Una época de paradojas. También respecto a la izquierda probablemente, tanto respecto a la clásica centenaria como a la vieja "neo" latinoamericana de los años 60. A ésta última le llamaría la atención el culto al carisma -el personalismo- de sus sucesores posmodernos actuales. En su óptica generacional, dicho modelo sería más próximo a la variante política euroasiática. Incluso ciertas izquierdas posmodernas e identitarias, basadas en la visión agonista de Chantal Mouffe (2014), desdeñan el consenso para recuperar la lógica del disenso conflictual de la política concebida por el jurista y filósofo nazi Carl Schmitt, aunque reemplazando al enemigo por el adversario.

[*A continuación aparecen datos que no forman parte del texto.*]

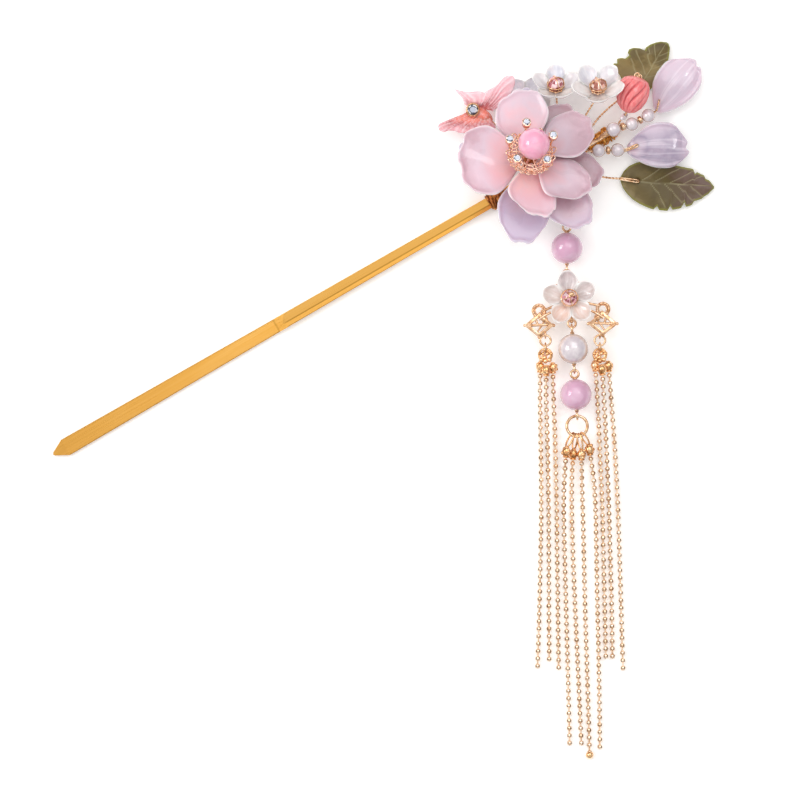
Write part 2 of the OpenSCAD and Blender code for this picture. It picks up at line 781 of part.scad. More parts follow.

En esta dialéctica de unidad de opuestos (la síntesis platónica o hegeliana/marxista) cabe recordar la paradoja de Teseo, que se inquiere ¿si cuando a un objeto se le reemplazan sus partes sigue acaso siendo el mismo? Tiempos revueltos que también hacen brotar neo tercer-posicionismos, cuando aún no está claro si este mundo en transición o interregno derivará en bipolarismo o multipolarismo.